1. A0 indicates the training setting in the original ResNet text.

2. A1 indicates that a cosine decay learning rate scheduler and warm-up training policy are used, as well as enhancement policies such as weight decay and TrivialAugment.

3. A2 indicates that the label-smoothing, cutmix, and mixup policies are added based on A1.

As shown in Table 1, the experimental results show that EBVs greatly improve the performance compared with conventional classifiers under the same experimental settings.

Table 1 Comparisons on the ImageNet-1K validation dataset

05

Summary and Prospects

This paper proposes a new paradigm for classification tasks: EBVs. In deep neural networks, a model usually processes classification tasks using a k-path fully connected layer with softmax. The learning objective is to map the learned feature representations to the label space of samples.

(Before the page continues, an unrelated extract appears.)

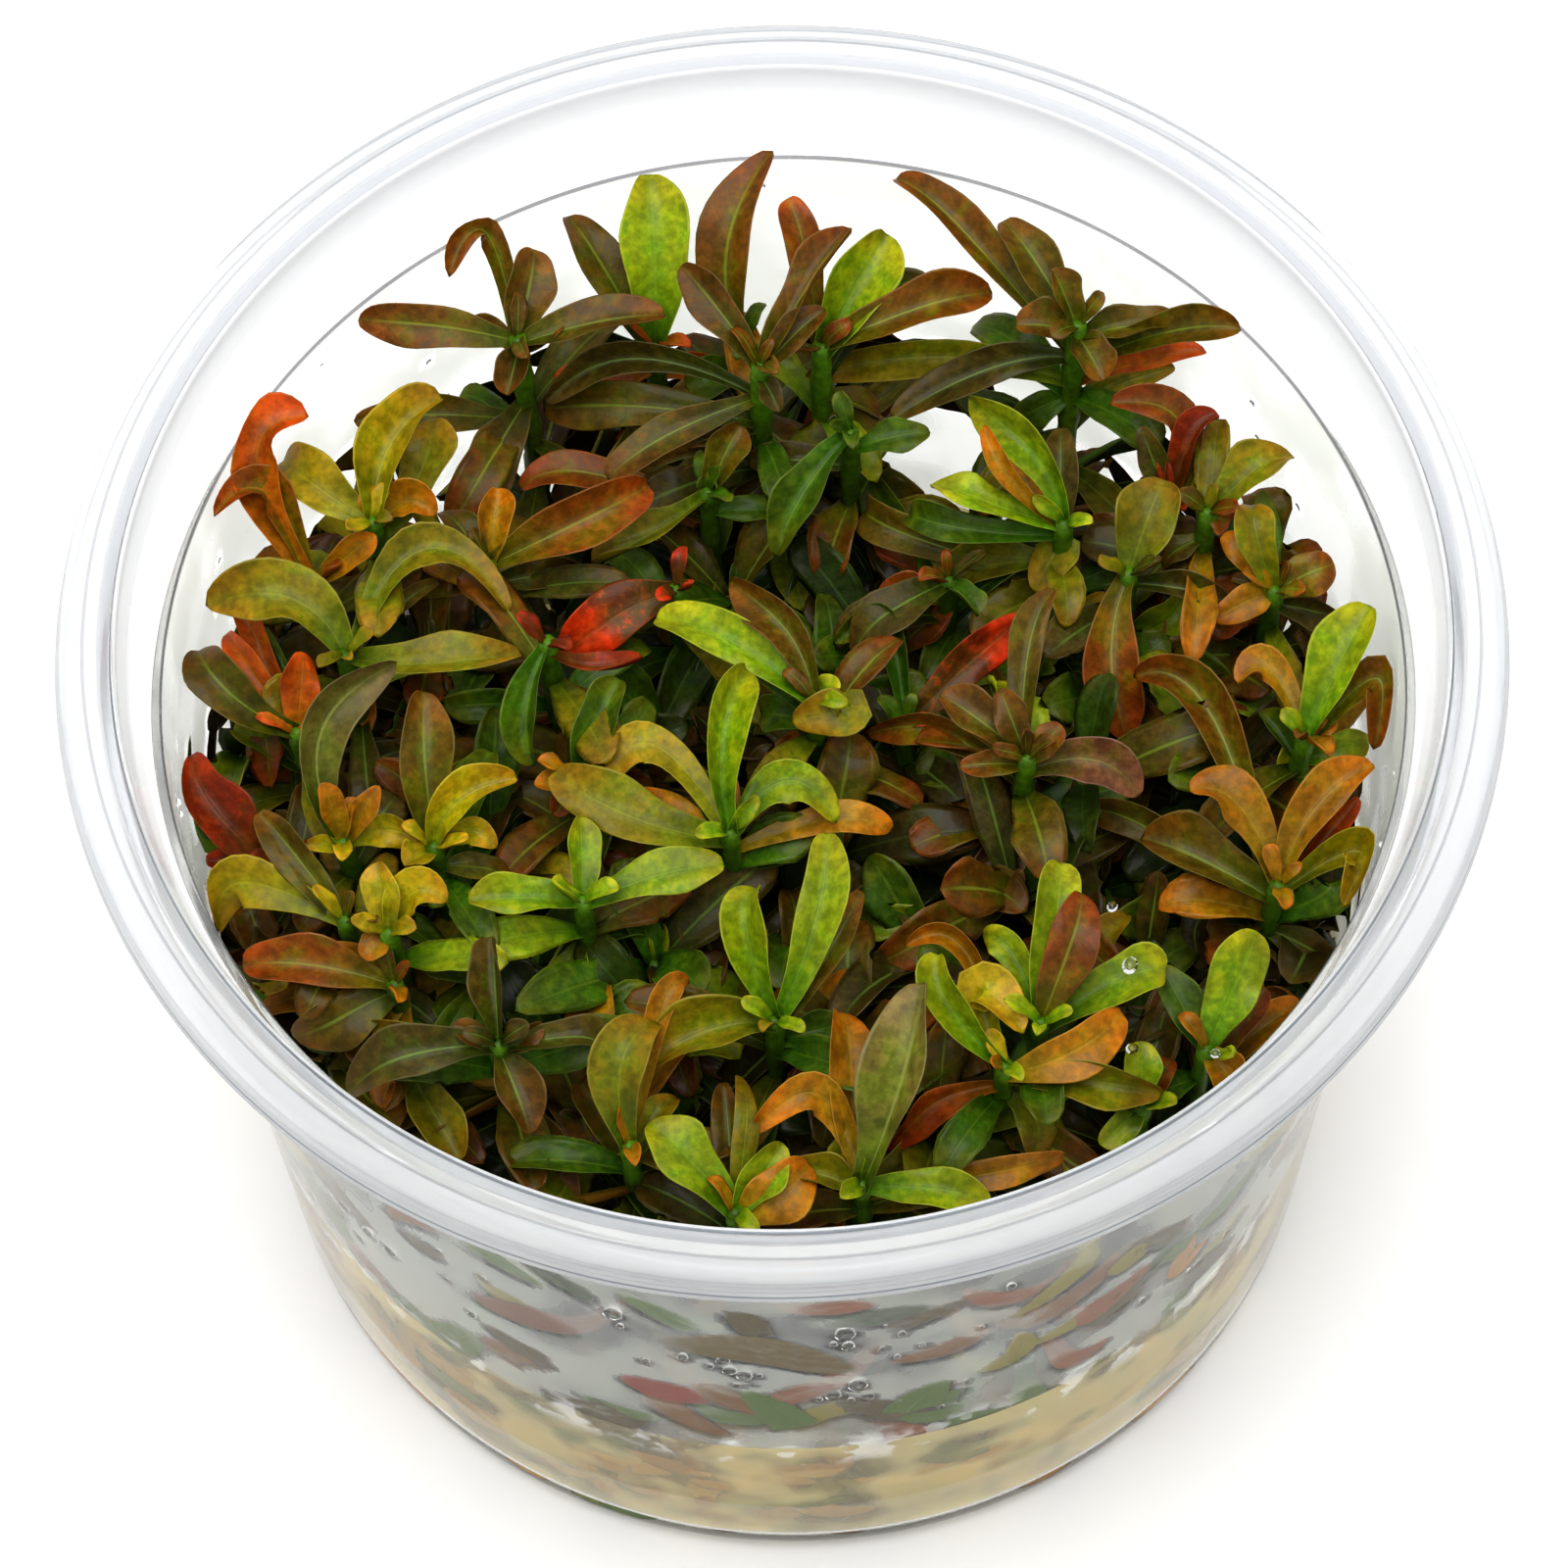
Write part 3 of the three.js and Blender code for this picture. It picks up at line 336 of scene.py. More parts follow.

Whereas in the metric learning method, the learning objective can be summarized as learning a mapping function, that is, to map training data points from the original space to a new space. Sample points of the same category become closer, and those of different categories father apart. Different from the two methods, EBVs predefine a fixed normalized basis vector for all categories. During predefinition, angles between any two basis vectors are equal, and are constrained to be as orthogonal as possible to each other. In training, these basis vectors are directly used as fixed mapping objectives for different categories of samples, and the learning objective of EBVs is also changed to minimize the spherical distance of the embedding of an input between its categorical EBV. In the verification phase, because each category is fixed with a basis vector, the image label can be determined by the minimum spherical distance of the embedding of input and each basis vector. To sum up, training can be quickly completed based on the official sample code on MindSpore for classification tasks.